Cloud infrastructures are nothing new. The likes of Google and Amazon have had virtualized, fully elastic infrastructures that run on commodity servers for more than a decade. Commercial technologies for elasticity have been around since VMware introduced DRS in 2004. Why hasn’t the telecom industry incorporated these technologies to produce cloud-based architectures already?
Telecom is slow to incorporate IT
Come to think of it, this delay is not a new phenomenon. Even though the mother of all telcos – AT&T’s Bell Labs – invented the transistor, the first commercial microprocessor (Motorola’s 68000) was not used in a telecom switch until around 1982 in the 5ESS. Intel introduced the first general purpose microprocessor, the Intel 4004, in 1968; that’s a 14-year lag. This technology adoption delay is true of nearly all major IT technologies – starting from digital computers, networking technologies like IP and the web, right to elastic clouds today.
Why has telecom always been so slow to adopt commercial IT technologies? Are telecom engineers just lazy? Are service providers really luddites compared to their IT peers?
Telecom is harder than IT
Actually, telecom is slow to incorporate commercial IT technologies because those technologies are generally not designed for use in real time communications services. The low-latency, bi-directional, continual and high processing nature of real time communications has always made the usage of commercial IT technologies impractical until they reach a mature state with very high performance.

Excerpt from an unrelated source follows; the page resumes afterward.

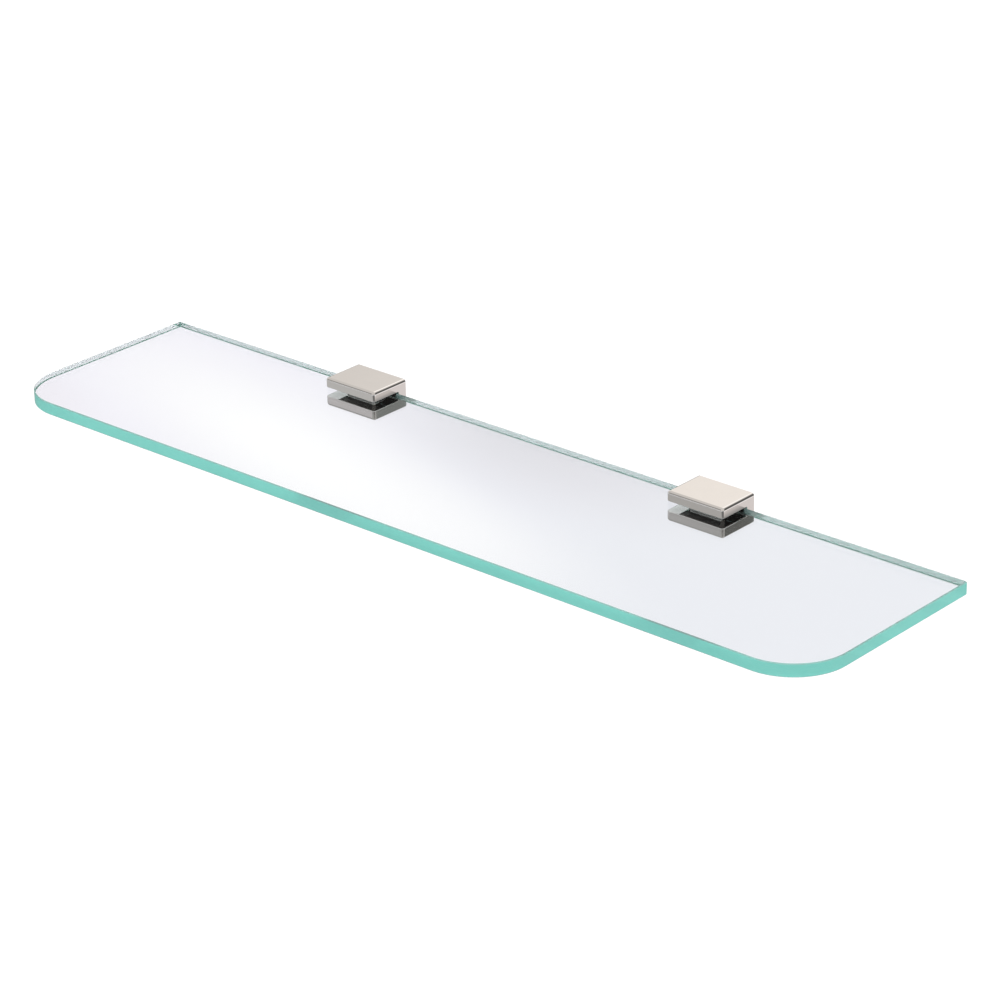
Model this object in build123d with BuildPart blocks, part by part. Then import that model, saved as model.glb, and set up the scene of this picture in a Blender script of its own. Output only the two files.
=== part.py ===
from build123d import *
import os

os.makedirs("parts", exist_ok=True)

# Wall shelf with brackets, in millimetres.
# +X runs along the shelf, the wall is the plane Y = 0, the front is towards -Y and +Z is up.
# The origin is on the wall plane, midway between the clamps and level with their wall screws.

# overall sizes
SHELF_LENGTH = 600.0
PROJECTION = 150.0            # wall plane to the front edge of the glass
STANDOFF = 7.5                # wall plane to the back edge of the glass
GLASS_THICKNESS = 8.0
GLASS_DEPTH = PROJECTION - STANDOFF
FRONT_CORNER_RADIUS = 35.0
ARRIS = 0.6                   # ground chamfer on every edge of the glass

# clamps
CLAMP_SPACING = 264.0         # centre to centre
CLAMP_WIDTH = 40.0
CLAMP_DEPTH = 28.0
CLAMP_HEIGHT = 22.5
TOP_ARM = 6.4                 # top of the clamp above the top of the glass
LOWER_JAW = 6.3
EDGE_RADIUS = 1.8
SLOT_EDGE_BREAK = 0.3
SLOT_INNER_RADIUS = 0.5

# heights that follow from them
CLAMP_TOP = CLAMP_HEIGHT / 2
CLAMP_BOTTOM = -CLAMP_HEIGHT / 2
GLASS_TOP = CLAMP_TOP - TOP_ARM
GLASS_BOTTOM = GLASS_TOP - GLASS_THICKNESS
JAW_TOP = CLAMP_BOTTOM + LOWER_JAW

# rubber that keeps the glass off the metal
GASKET_THICKNESS = 1.0
GASKET_PROUD = 0.3            # how far the gasket stands out of its recess
GASKET_WIDTH = 38.0
GASKET_DEPTH = 19.3
GASKET_BACK = -7.7
RECESS_PLAY = 0.05
BUFFER_THICKNESS = 1.0
BUFFER_HEIGHT = 7.6
ARM_UNDERSIDE = GLASS_TOP + GASKET_PROUD
WEB_FRONT = BUFFER_THICKNESS - STANDOFF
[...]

As an example, let’s return to my original rhetorical question on cloud-based architectures. Let’s look at what the vast majority of today’s commercial virtualization technologies were designed for – the web. Most web servers are made to be stateless by design. Most applications involve sending a lot of data to clients and relatively little back. Content can be queued and cached. The OSI model is well abstracted between layers. Most applications use TCP for its retransmission and reassembly properties.
Voice over IP (VoIP) is much messier. Call state is maintained by both the client and server. All content is bidirectional and synchronous. Everything must be as instantaneous as possible. Retransmission is generally futile. Late packets are as good as dead. Conversations are ephemeral. Content delivery optimization takes on an entirely different meaning when the content that was just created becomes worthless in a fraction of a second. To make matters more difficult, the messy realities of NAT traversal for VoIP traffic have blurred the boundaries of the OSI stack.
Although there are alternative approaches that alleviate some of telecom’s traditional constraints, the reality is that there are more than 6.4 billion telephone subscriptions based on TDM and VoIP technologies. Moving these users to a modern, cloud infrastructure would have a significant impact in revolutionizing service providers.
Telecom cloud infrastructure is on the horizon
A newly formed industry specifications group within the ETSI organization recently took on this charter last October. They call this initiative Network Functions Virtualization (NFV). NFV’s objective is to deploy and deliver software-based functions and services by consolidating disparate equipment types on standard, high-volume commercial-off-the-shelf (COTS) hardware and leveraging standard IT virtualization technologies. NFV’s goals apply to the control and data plane, fixed and mobile networks, the edge, and the core.
The group composed a whitepaper that described their objectives. Some of the benefits they highlighted include:
Reducing equipment related costs – significant operational savings can be achieved by through standardization of installation and maintenance processes.
Increasing the speed of innovation – software can be rapidly prototyped, tested, and adjusted without lengthy equipment procurement cycles. This removes the stranded hardware costs associated with failure, making it significantly more practical to experiment with new features.
Resource sharing across services – underutilized hardware can be used to support oversubscribed services and functions, reducing the amount of hardware needed.
Finely tuned service introduction – service introduction is defined by software, not the physical location of equipment assets, so new services and features can be finely targeted, tuned, and then scaled to a larger audience as needed.
Encourages open ecosystem – software has lower market entry barriers than hardware. This will bring in new competitors from the software domain and academia.
NFV is in its infancy, but there are signs that the larger IT ecosystem is giving more attention to telecom. For example, Intel has started to promote its Data-Plane Development Kit (DPDK) for high-speed packet processing on standard x86 platforms. Hypervisor companies are working with NFV proponents to adapt their products for the unique requirements of real time communications. Infrastructure vendors are redesigning their products to accommodate these technologies.
Many network functions, such as management and support systems, are already virtualized, making them easy to incorporate into NFV. However, other functions, particularly media-based functions will be among the hardest to virtualize due to many of the constraints listed in the previous section. These are not necessarily insurmountable obstacles, but applying technologies like DPDK to all network functions will take time. Making them practical at scale may take a little longer, so we do not expect to see an instantaneous transition to fully virtualized, software-only networks in the near future.
That being said, operators can start to realize the benefits of NFV without needing to virtualize all their functions. Since applying cloud concepts to network functions is a new domain for many personnel, it is important for service providers to start developing this expertise immediately so they can effectively manage this evolution. Amazon did not build its infrastructure overnight, and the same will be true of the service provider cloud.